You know how to write a to-do list. If you’re like lots of people, you may already be in the habit of writing out a list of the day’s tasks as soon as you get into the office each morning or even the night before.
The bigger challenge is figuring out how to prioritize it. No matter how productive you are, there will always be too many tasks for you to complete. You’re always going to have to choose which ones to do first, which to do second, and which tasks to do not at all. It isn’t always easy to remember that it’s not the amount of time you put in, it’s the value of the work and the things you achieve in that time that really counts. Your job is to focus on accomplishments rather than activities.
Allocating your time based on the value of the task starts with your to-do list, and this method can help.
The "ABCDE method" is deceptively simple: Before you start your workday, go through your list and write one of these five letters before each task or activity. Think about the likely consequences of completing or not completing each task. Something is only as important as its potential consequences. Likewise, an unimportant task is one that has low or no potential consequences. Consequences are everything.
Successful, highly productive people spend most of their time working on activities that have big potential consequences. Unsuccessful people often work harder and longer hours, but they spend too much of their time working on activities without much impact one way or the other. It doesn’t really matter if they complete them or not.
Put the letters A, B, C, D, or E next to each task on your list. An A activity is something that you must do. It has serious potential consequence for completion or non-completion. If you don’t do this task or get it done on time, there are going to be serious problems. These are the most important things that you do each day.
Put a B in front of activities that you should do, activities that have mild potential consequences if they are done or not done. You need to get to these tasks sooner or later, but they are not as important as your A tasks. The rule is that you never do a B task when there is an A task left undone.
A C task is something that would be nice to do, but it has no consequences at all, either for good or ill. Checking your personal email, phoning home, having coffee with a coworker, are all activities that are nice to do but it does not matter at all whether you do them or not. These items don’t often make it onto our to-do lists but tend to creep into our workdays unplanned. Since you’ll probably be checking Facebook anyway, it helps to include that—the key is to take an honest inventory of what you’ll do at work each day before you can take action accordingly.
Unfortunately, the great majority of people spend most of their time doing B and C tasks, and they think that because they are doing them at their workplace they are actually working. But this isn’t true. Just because you’re at work does not mean that you’re indeed working.

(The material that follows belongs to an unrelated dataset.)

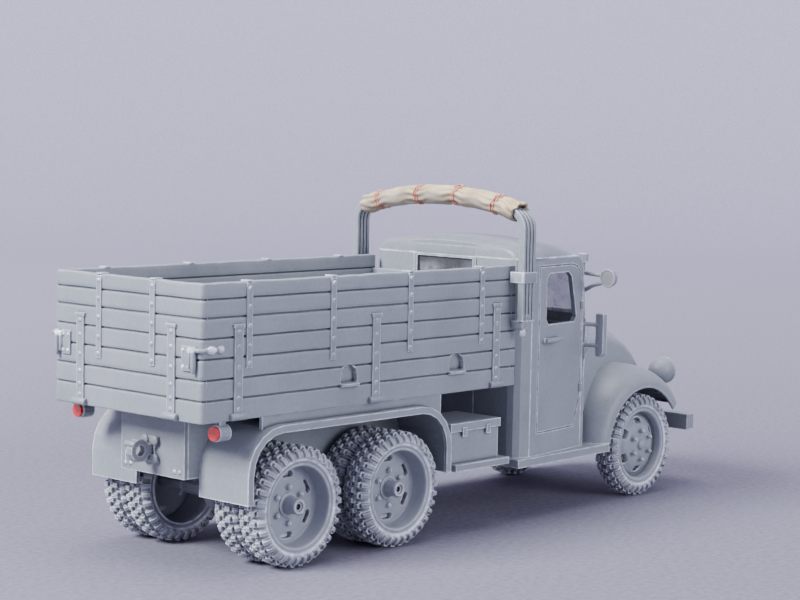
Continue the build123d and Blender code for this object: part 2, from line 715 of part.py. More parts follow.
def toolbox():
    """A closed box beside the frame, with an overhanging lid, two tabs and a step under it."""
    x0, x1 = GUARD_FRONT_X + TOOLBOX_AHEAD_OF_GUARD, CAB_REAR_X - TOOLBOX_BEHIND_CAB
    z0 = RAIL_BOTTOM_Z - TOOLBOX_BELOW_RAIL
    lid_z = z0 + TOOLBOX_HEIGHT
    lid_y = TOOLBOX_OUTER_Y + LID_OVERHANG
    box = block(x0, x1, BEARER_Y, TOOLBOX_OUTER_Y, z0, lid_z)
    box += block(x0 - LID_OVERHANG, x1 + LID_OVERHANG, BEARER_Y, lid_y, lid_z, lid_z + LID_HEIGHT)
    tab_y = lid_y + LID_TAB_THICKNESS
    for x in (x0 + LID_TAB_INSET, x1 - LID_TAB_INSET):
        box += block(x - LID_TAB_WIDTH / 2, x + LID_TAB_WIDTH / 2, TOOLBOX_OUTER_Y, tab_y,
                     lid_z - LID_TAB_DROP, lid_z + LID_HEIGHT / 2)
    return box + block(x0, x1 + STEP_AHEAD, BEARER_Y + STEP_INNER_INSET, TOOLBOX_OUTER_Y + STEP_REACH,
                       z0 - STEP_THICKNESS, z0)


def tail_lamp():
    """A round lamp hung from the bed's floor by a short lug, and its lens."""
    x, y, z = TAIL_LAMP_X, HALF_BED - TAIL_LAMP_INSET, BED_BOTTOM_Z - TAIL_LAMP_DROP
    middle = x + TAIL_LAMP_LENGTH / 2
    body = rod((x, y, z), (x + TAIL_LAMP_LENGTH, y, z), TAIL_LAMP_RADIUS, LAMP_SIDES)
    body += block(middle - TAIL_LUG_LENGTH / 2, middle + TAIL_LUG_LENGTH / 2, y - TAIL_LUG_WIDTH / 2,
                  y + TAIL_LUG_WIDTH / 2, z, BED_BOTTOM_Z)
    return body, rod((x - TAIL_LENS_DEPTH, y, z), (x, y, z), TAIL_LENS_RADIUS, LAMP_SIDES)


nodes["mudguard_left"] = mudguard()
nodes["mudguard_right"] = other_side(nodes["mudguard_left"])
nodes["toolbox_left"] = toolbox()
nodes["toolbox_right"] = other_side(nodes["toolbox_left"])
lamp_body, lamp_lens = tail_lamp()
nodes["tail_lamps"] = both_sides(lamp_body)
nodes["tail_lamp_lenses"] = both_sides(lamp_lens)


# Tilt bows and the rolled tilt

BOW_REAR_X = BED_LENGTH - BOW_BEHIND_FRONT
BOW_FRONT_X = BOW_REAR_X + (BOW_COUNT - 1) * BOW_PITCH + BOW_DEPTH
BOW_MIDDLE_X = (BOW_REAR_X + BOW_FRONT_X) / 2
BOW_HALF_WIDTH = HALF_BED + BOW_OUTSIDE_BED
BOW_INNER_Y = BOW_HALF_WIDTH - BOW_THICKNESS
BOW_FOOT_Z = BED_TOP_Z - BOW_FOOT_DROP
ARCH_TOP_Z = CAB_TOP_Z + ARCH_ABOVE_CAB
ARCH_CENTRE_Z = ARCH_TOP_Z - ARCH_RADIUS


def bow_ring(inset, drop, x0, x1):
    """A bow's outer block, made smaller all round by the inset and longer below by the drop."""
    grow = BOW_THICKNESS / 2 - inset
    face = arched_outline(BOW_HALF_WIDTH - inset, BOW_FOOT_Z - drop, ARCH_TOP_Z + grow, ARCH_RADIUS + grow,
                          BOW_BEND - inset, ARCH_STEPS)
    return along(face, x0, x1)


def tilt_bows():
    """The bows, folded together one in front of the other."""
    bows = Part()
    for index in range(BOW_COUNT):
        x = BOW_REAR_X + index * BOW_PITCH
        bows += bow_ring(0, 0, x, x + BOW_DEPTH) - bow_ring(BOW_THICKNESS, BOW_THICKNESS, x, x + BOW_DEPTH)
    return bows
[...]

Put a D next to all tasks you can delegate to anyone else who can do them. Think about the value of the work you do in monetary terms: If you aspire to earn $25 per hour ($50,000 per year) or $50 an hour ($100,000 per year), don’t spend your time doing tasks that someone else can do for $10 an hour.
An E task is something that you can eliminate and it won’t make any difference at all. It may be a task that you have been doing for a while (or even just a bad work habit . . . sorry, Facebook), but it’s no longer important. It may no longer be your task to do. Whatever the case, it can be eliminated safely and have no consequences at all for your career.
Now go back over your list and organize your A tasks by priority by writing A-1, A-2, A-3, and so on next to your most important tasks. Do the same for your B tasks. Finally, start on your A-1 task, your most important and valuable use of your time. Resolve to concentrate single-mindedly on that one task until it’s 100% complete.
This simple formula—making a list, prioritizing it, and then starting and completing your most important tasks first, uninterrupted—can help you dramatically improve the quantity and quality of your output at work. It’s the key to high results. And remember, results are everything.